In a gallery space with white walls and light wooden floors, an installation: a rug/carpet hangs from the wall, extending to the foreground; it is white/cream-colored, its surface stitched/adorned with lines that thread across the length of the material.

Timeline, 2009

Lithography, Hair, Acrylic, Gold Leaf on Handmade Paper. 4'10" x 17'10". Printed at the Tamarind Institute of Lithography.
Prints placed on grass, photographed in aerial view: the material is a vibrant pink-orange-red hue, segmented in triangular sections. Lighter patterns appear on some of these sections, in light blue; two people stand around/amidst the artwork, their shadows stretching behind them.

Drift Field, 2018

Made in collaboration with Meghan Grubb.

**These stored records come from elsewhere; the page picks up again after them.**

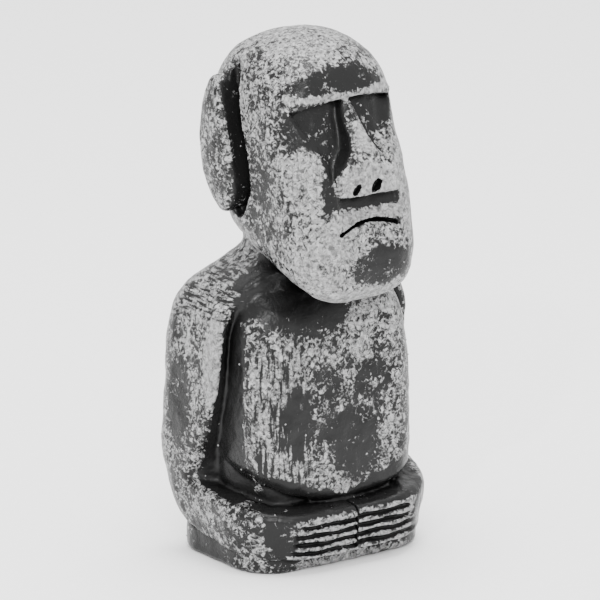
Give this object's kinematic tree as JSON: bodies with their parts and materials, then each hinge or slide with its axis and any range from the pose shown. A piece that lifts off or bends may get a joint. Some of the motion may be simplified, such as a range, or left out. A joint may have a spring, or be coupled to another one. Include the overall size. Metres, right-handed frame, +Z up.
{
  "type": "ancestor figure ornament",
  "caption": "Standing figure with a long stone face, flat ears, bent arms and hands over the belly; a hollow glazed clay ornament that rests on its plinth.",
  "frame": {"origin": "on the ground, under the middle of the figure's overall width and depth", "axes": "+Z up the figure, -Y the way the face looks, -X the figure's own right-hand side"},
  "size_m": [0.09, 0.0772, 0.2],
  "materials": {
    "glazed_clay": "dark semi-gloss glaze, dry-brushed with light grey matt paint",
    "biscuit_clay": "bare matt fired clay"
  },
  "bodies": {
    "root": {"torso_shell": "glazed_clay", "head_shell": "glazed_clay", "base_plate": "biscuit_clay", "ear_right": "glazed_clay", "ear_left": "glazed_clay", "arm_right": "glazed_clay", "arm_left": "glazed_clay", "hand_right": "glazed_clay", "hand_left": "glazed_clay"}
  },
  "joints": []
}
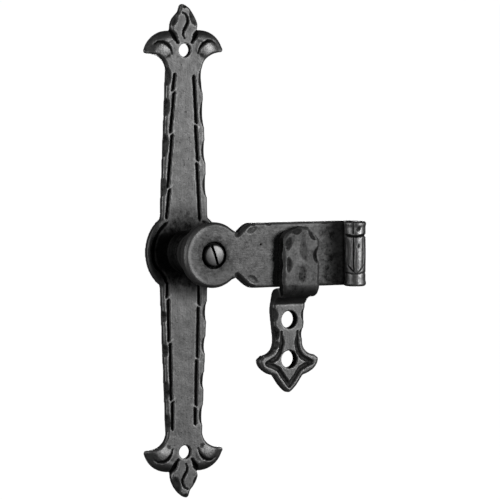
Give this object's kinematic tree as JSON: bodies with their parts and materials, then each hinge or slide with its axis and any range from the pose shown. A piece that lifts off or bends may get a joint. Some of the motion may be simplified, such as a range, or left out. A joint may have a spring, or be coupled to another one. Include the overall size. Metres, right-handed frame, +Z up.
{
  "type": "stair gate latch",
  "caption": "Forged iron drop latch: a long ornamental back plate carries a post, and an arm that swings on it drops behind the hammered horn of a keeper.",
  "frame": {"origin": "centre of the back plate's rear face, on the pivot axis", "axes": "+X from the pivot towards the keeper, +Y into whatever the plate is fixed to, +Z up along the back plate"},
  "size_m": [0.0956, 0.0358, 0.22],
  "materials": {
    "forged_iron": "hammered, dark graphite, satin",
    "screw_steel": "dark burnished",
    "plain_steel": "oiled, turned"
  },
  "bodies": {
    "mounted_plate": {"back_plate": "forged_iron", "pivot_post": "forged_iron", "thrust_washer": "plain_steel", "pivot_bush": "plain_steel", "spring_washer": "plain_steel", "pivot_screw": "screw_steel", "keeper": "forged_iron"},
    "swing_arm": {"latch_arm": "forged_iron"}
  },
  "joints": [
    {"name": "arm_lift", "type": "hinge", "parent": "mounted_plate", "child": "swing_arm", "pos_m": [0, -0.028, 0], "axis": [0, -1, 0], "range_deg": [0, 295]}
  ]
}
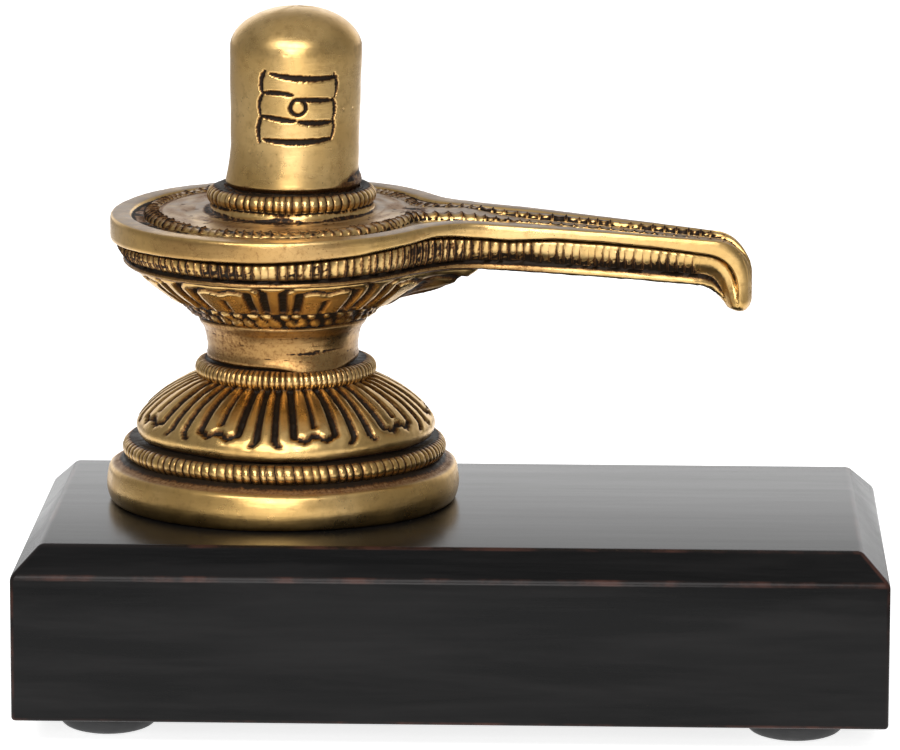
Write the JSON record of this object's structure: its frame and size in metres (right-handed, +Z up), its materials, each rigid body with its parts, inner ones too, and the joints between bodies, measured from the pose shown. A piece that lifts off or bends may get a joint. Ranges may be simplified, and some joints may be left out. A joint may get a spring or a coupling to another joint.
{
  "type": "shiva lingam statuette",
  "caption": "Small cast brass shiva lingam with a ringed, petalled pedestal and a beaked yoni spout, on a black chamfered wooden plinth with rubber feet.",
  "frame": {"origin": "on the ground under the middle of the wooden plinth", "axes": "+Z up, +X along the plinth towards the spout, front facing -Y"},
  "size_m": [0.115, 0.062, 0.0935],
  "materials": {
    "brass": "antique satin with dark patina in the recesses",
    "wood": "black stained, satin",
    "rubber": "matte black"
  },
  "bodies": {
    "root": {"brass_shiva_lingam": "brass", "wooden_plinth": "wood", "rubber_foot_front_left": "rubber", "rubber_foot_front_right": "rubber", "rubber_foot_back_left": "rubber", "rubber_foot_back_right": "rubber"}
  },
  "joints": []
}
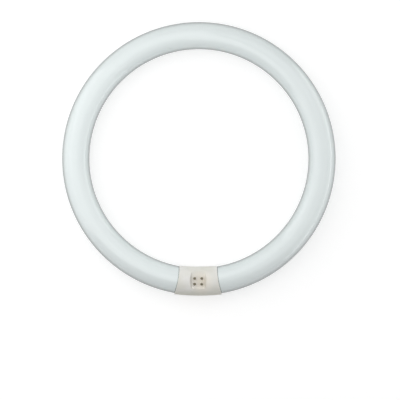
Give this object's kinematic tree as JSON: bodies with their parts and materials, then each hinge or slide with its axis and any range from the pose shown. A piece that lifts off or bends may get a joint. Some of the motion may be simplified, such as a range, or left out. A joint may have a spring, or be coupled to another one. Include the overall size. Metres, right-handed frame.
{
  "type": "circular fluorescent lamp",
  "caption": "Ring-shaped fluorescent lamp: an opal glass tube bent into a circle and closed by a white plastic base with contact pins standing in a recessed pocket.",
  "frame": {"origin": "on the surface that the lamp lies on, under the centre of the ring", "axes": "+Z along the ring's axis, the way the contact pins point; the base is at -Y; X runs along the tube at the base"},
  "size_m": [0.305, 0.3055, 0.0362],
  "materials": {
    "opal_glass": "clear soda glass coated inside with pale phosphor, so it looks opaque and glossy",
    "base_plastic": "moulded warm white plastic, satin",
    "pin_metal": "nickel-plated brass, dulled",
    "lead_wire": "drawn nickel-iron wire",
    "glass_sleeving": "woven glass-fibre sleeving"
  },
  "bodies": {
    "root": {"glass_tube": "opal_glass", "base_front": "base_plastic", "base_back": "base_plastic", "contact_pin_1": "pin_metal", "contact_pin_2": "pin_metal", "contact_pin_3": "pin_metal", "contact_pin_4": "pin_metal", "lead_wire_1": "lead_wire", "lead_wire_2": "lead_wire", "lead_wire_3": "lead_wire", "lead_wire_4": "lead_wire", "lead_sleeve_1": "glass_sleeving", "lead_sleeve_2": "glass_sleeving", "lead_sleeve_3": "glass_sleeving", "lead_sleeve_4": "glass_sleeving"}
  },
  "joints": []
}
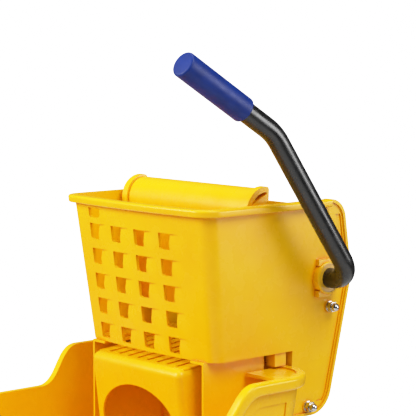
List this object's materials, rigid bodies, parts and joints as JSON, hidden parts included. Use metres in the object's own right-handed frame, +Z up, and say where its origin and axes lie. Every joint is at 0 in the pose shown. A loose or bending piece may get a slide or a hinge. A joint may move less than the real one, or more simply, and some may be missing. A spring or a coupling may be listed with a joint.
{
  "type": "mop bucket with side-press wringer",
  "caption": "Wheeled plastic mop bucket with a lift-off side-press wringer: a bent lever drives a parallel press plate against a perforated front wall.",
  "frame": {"origin": "on the floor under the middle of the whole object's box", "axes": "+Z up; +X along the bucket from its open front to the wringer; the lever is on the -Y side"},
  "size_m": [0.5927, 0.3818, 0.798],
  "materials": {
    "yellow_plastic": "smooth satin-gloss moulded polypropylene, warm yellow",
    "black_paint": "gloss black powder coat on bent steel tube",
    "blue_grip": "soft matt blue moulded grip",
    "bright_steel": "bright nickel-plated steel",
    "zinc_steel": "zinc-plated steel",
    "nylon": "self-coloured amber nylon",
    "black_plastic": "black nylon",
    "grey_plastic": "mid grey moulded polypropylene",
    "grey_rubber": "non-marking grey rubber"
  },
  "bodies": {
    "bucket": {"bucket_tub": "yellow_plastic", "caster_socket_front_near": "black_plastic", "caster_socket_front_far": "black_plastic", "caster_socket_rear_near": "black_plastic", "caster_socket_rear_far": "black_plastic"},
    "wringer": {"wringer_basket": "yellow_plastic", "back_cover": "yellow_plastic", "cover_bolts": "bright_steel", "cover_washers": "bright_steel", "cover_dome_nuts": "bright_steel", "drain_base": "yellow_plastic", "drain_grille": "yellow_plastic", "shaft_bush_near": "nylon", "shaft_bush_far": "nylon", "lower_axle": "zinc_steel", "axle_clips": "zinc_steel"},
    "handle": {"handle_tube": "black_paint", "handle_grip": "blue_grip", "shaft_cap": "black_plastic", "shaft_collar": "zinc_steel", "upper_crank_near": "zinc_steel", "upper_crank_far": "zinc_steel", "crank_bolts": "bright_steel", "upper_crank_pins": "zinc_steel", "upper_pin_clips": "zinc_steel"},
    "press_plate": {"press_plate": "yellow_plastic"},
    "lower_crank": {"lower_crank_near": "zinc_steel", "lower_crank_far": "zinc_steel", "lower_crank_spacer": "zinc_steel", "lower_crank_pins": "zinc_steel", "lower_pin_clips": "zinc_steel"},
    "caster_front_near_swivel": {"caster_stem_front_near": "zinc_steel", "caster_fork_front_near": "zinc_steel", "caster_axle_front_near": "zinc_steel"},
    "caster_front_near_wheel": {"caster_wheel_front_near": "grey_plastic", "caster_tyre_front_near": "grey_rubber"},
    "caster_front_far_swivel": {"caster_stem_front_far": "zinc_steel", "caster_fork_front_far": "zinc_steel", "caster_axle_front_far": "zinc_steel"},
    "caster_front_far_wheel": {"caster_wheel_front_far": "grey_plastic", "caster_tyre_front_far": "grey_rubber"},
    "caster_rear_near_swivel": {"caster_stem_rear_near": "zinc_steel", "caster_fork_rear_near": "zinc_steel", "caster_axle_rear_near": "zinc_steel"},
    "caster_rear_near_wheel": {"caster_wheel_rear_near": "grey_plastic", "caster_tyre_rear_near": "grey_rubber"},
    "caster_rear_far_swivel": {"caster_stem_rear_far": "zinc_steel", "caster_fork_rear_far": "zinc_steel", "caster_axle_rear_far": "zinc_steel"},
    "caster_rear_far_wheel": {"caster_wheel_rear_far": "grey_plastic", "caster_tyre_rear_far": "grey_rubber"}
  },
  "joints": [
    {"name": "wringer_lift", "type": "slide", "parent": "bucket", "child": "wringer", "axis": [0, 0, 1], "range_m": [0, 0.28]},
    {"name": "handle_press", "type": "hinge", "parent": "wringer", "child": "handle", "pos_m": [0.254, 0.00615, 0.51], "axis": [0, -1, 0], "range_deg": [-34, 42]},
    {"name": "plate_pivot", "type": "hinge", "parent": "handle", "child": "press_plate", "pos_m": [0.23899, 0.00615, 0.56602], "axis": [0, -1, 0], "range_deg": [-42, 34]},
    {"name": "lower_crank_pivot", "type": "hinge", "parent": "wringer", "child": "lower_crank", "pos_m": [0.246, 0.00615, 0.412], "axis": [0, -1, 0], "range_deg": [-34, 42]},
    {"name": "caster_front_near_swivel", "type": "hinge", "parent": "bucket", "child": "caster_front_near_swivel", "pos_m": [-0.22, -0.10585, 0.06], "axis": [0, 0, 1], "continuous": true},
    {"name": "caster_front_near_roll", "type": "hinge", "parent": "caster_front_near_swivel", "child": "caster_front_near_wheel", "pos_m": [-0.198, -0.10585, 0.0375], "axis": [0, 1, 0], "continuous": true},
    {"name": "caster_front_far_swivel", "type": "hinge", "parent": "bucket", "child": "caster_front_far_swivel", "pos_m": [-0.22, 0.11815, 0.06], "axis": [0, 0, 1], "continuous": true},
    {"name": "caster_front_far_roll", "type": "hinge", "parent": "caster_front_far_swivel", "child": "caster_front_far_wheel", "pos_m": [-0.198, 0.11815, 0.0375], "axis": [0, 1, 0], "continuous": true},
    {"name": "caster_rear_near_swivel", "type": "hinge", "parent": "bucket", "child": "caster_rear_near_swivel", "pos_m": [0.13, -0.10585, 0.06], "axis": [0, 0, 1], "continuous": true},
    {"name": "caster_rear_near_roll", "type": "hinge", "parent": "caster_rear_near_swivel", "child": "caster_rear_near_wheel", "pos_m": [0.152, -0.10585, 0.0375], "axis": [0, 1, 0], "continuous": true},
    {"name": "caster_rear_far_swivel", "type": "hinge", "parent": "bucket", "child": "caster_rear_far_swivel", "pos_m": [0.13, 0.11815, 0.06], "axis": [0, 0, 1], "continuous": true},
    {"name": "caster_rear_far_roll", "type": "hinge", "parent": "caster_rear_far_swivel", "child": "caster_rear_far_wheel", "pos_m": [0.152, 0.11815, 0.0375], "axis": [0, 1, 0], "continuous": true}
  ],
  "couplings": [
    {"joint": "plate_pivot", "follows": "handle_press", "ratio": -1},
    {"joint": "lower_crank_pivot", "follows": "handle_press", "ratio": 1}
  ]
}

Monotype, Screenprint, Dyed Fabric, Wood. Dimensions Variable.
A gallery space: the walls are gray/slate with wooden floors: a landscape is installed along the corner of the space, as if the walls frame the landscape, outlined in five rounded arches; in the foreground on the floor is a reflective surface that shows the reflections of the landscape in the back, as if the glimmering ripples of a pond. Lights on the ceiling illuminate the corner of the space with the landscape, casting a shadow on the ground between the corner and the foreground.

Itinerary Map West Through Space & Time, 2009

Acrylic, Dry Pastel, Gold Leaf on Collagraph. 7'10" x 23'9".